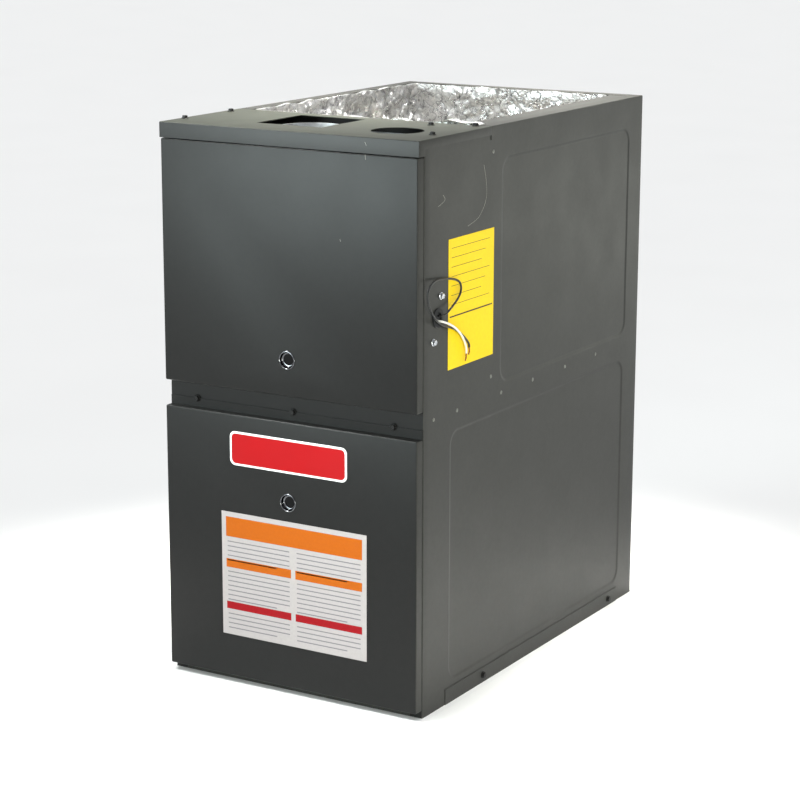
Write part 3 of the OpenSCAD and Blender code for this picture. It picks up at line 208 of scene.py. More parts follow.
def vary(tree, shader, place, socket, low, high, size, detail):
    """Lets a noise of that size in millimetres move a colour or a value between two limits."""
    value = cloud(tree, place, size, detail)
    coloured = isinstance(low, tuple)
    limits = {} if coloured else {"To Min": low, "To Max": high}
    spread = add(tree, "MapRange", {"Value": value, "From Min": 0.3, "From Max": 0.7, **limits})
    result = spread.outputs["Result"]
    if coloured:
        result = blend(tree, result, low, high)
    tree.links.new(result, shader.inputs[socket])
    return result


def add_bump(tree, shader, height, distance_mm):
    """Bump of that depth in millimetres, on top of any bump that the shader has."""
    bump = add(tree, "Bump", {"Height": height, "Distance": distance_mm * MM, "Strength": 1.0})
    socket = shader.inputs["Normal"]
    if socket.is_linked:
        tree.links.new(socket.links[0].from_socket, bump.inputs["Normal"])
    tree.links.new(bump.outputs["Normal"], socket)


# ---- objects ----
def placed(name, data):
    """A new object in the scene."""
    made = bpy.data.objects.new(name, data)
    bpy.context.scene.collection.objects.link(made)
    return made


def linked(piece, body, replaced=()):
    """Gives a finished piece its body and the nodes that it stands for."""
    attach(piece, body)
    if replaced:
        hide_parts(*replaced)


def smooth(mesh, angle=35):
    """Smooth shading, with edges sharper than the angle kept."""
    mesh.polygons.foreach_set("use_smooth", [True] * len(mesh.polygons))
    mesh.set_sharp_from_angle(angle=math.radians(angle))


def mesh_piece(name, bm, materials, angle=35):
    """A mesh object from a bmesh."""
    bmesh.ops.recalc_face_normals(bm, faces=bm.faces)
    mesh = bpy.data.meshes.new(name)
    bm.to_mesh(mesh)
    bm.free()
    for material in materials:
        mesh.materials.append(material)
    smooth(mesh, angle)
    return placed(name, mesh)


def apply_modifiers(piece):
    """Puts what the modifiers make into the piece's mesh."""
    bpy.context.view_layer.update()
    graph = bpy.context.evaluated_depsgraph_get()
    mesh = bpy.data.meshes.new_from_object(piece.evaluated_get(graph))
    old = piece.data
    piece.modifiers.clear()
    piece.data = mesh
    bpy.data.meshes.remove(old)
    smooth(mesh)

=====

= Exercise instructions =
Each line of the material above needs to be quoted exactly, please.

= Result =
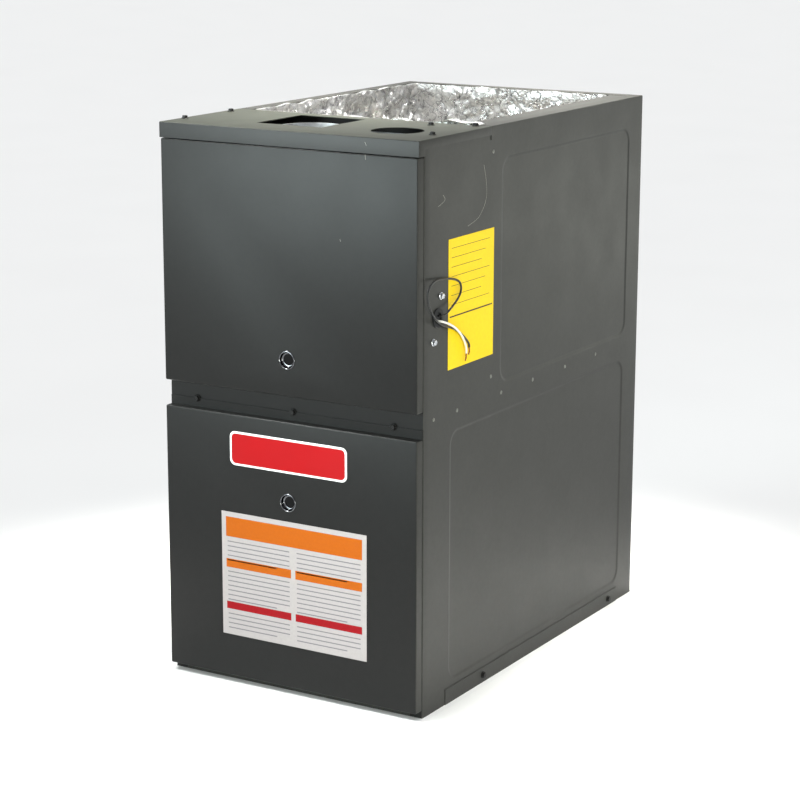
Write part 3 of the OpenSCAD and Blender code for this picture. It picks up at line 208 of scene.py. More parts follow.
def vary(tree, shader, place, socket, low, high, size, detail):
    """Lets a noise of that size in millimetres move a colour or a value between two limits."""
    value = cloud(tree, place, size, detail)
    coloured = isinstance(low, tuple)
    limits = {} if coloured else {"To Min": low, "To Max": high}
    spread = add(tree, "MapRange", {"Value": value, "From Min": 0.3, "From Max": 0.7, **limits})
    result = spread.outputs["Result"]
    if coloured:
        result = blend(tree, result, low, high)
    tree.links.new(result, shader.inputs[socket])
    return result


def add_bump(tree, shader, height, distance_mm):
    """Bump of that depth in millimetres, on top of any bump that the shader has."""
    bump = add(tree, "Bump", {"Height": height, "Distance": distance_mm * MM, "Strength": 1.0})
    socket = shader.inputs["Normal"]
    if socket.is_linked:
        tree.links.new(socket.links[0].from_socket, bump.inputs["Normal"])
    tree.links.new(bump.outputs["Normal"], socket)


# ---- objects ----
def placed(name, data):
    """A new object in the scene."""
    made = bpy.data.objects.new(name, data)
    bpy.context.scene.collection.objects.link(made)
    return made


def linked(piece, body, replaced=()):
    """Gives a finished piece its body and the nodes that it stands for."""
    attach(piece, body)
    if replaced:
        hide_parts(*replaced)


def smooth(mesh, angle=35):
    """Smooth shading, with edges sharper than the angle kept."""
    mesh.polygons.foreach_set("use_smooth", [True] * len(mesh.polygons))
    mesh.set_sharp_from_angle(angle=math.radians(angle))


def mesh_piece(name, bm, materials, angle=35):
    """A mesh object from a bmesh."""
    bmesh.ops.recalc_face_normals(bm, faces=bm.faces)
    mesh = bpy.data.meshes.new(name)
    bm.to_mesh(mesh)
    bm.free()
    for material in materials:
        mesh.materials.append(material)
    smooth(mesh, angle)
    return placed(name, mesh)


def apply_modifiers(piece):
    """Puts what the modifiers make into the piece's mesh."""
    bpy.context.view_layer.update()
    graph = bpy.context.evaluated_depsgraph_get()
    mesh = bpy.data.meshes.new_from_object(piece.evaluated_get(graph))
    old = piece.data
    piece.modifiers.clear()
    piece.data = mesh
    bpy.data.meshes.remove(old)
    smooth(mesh)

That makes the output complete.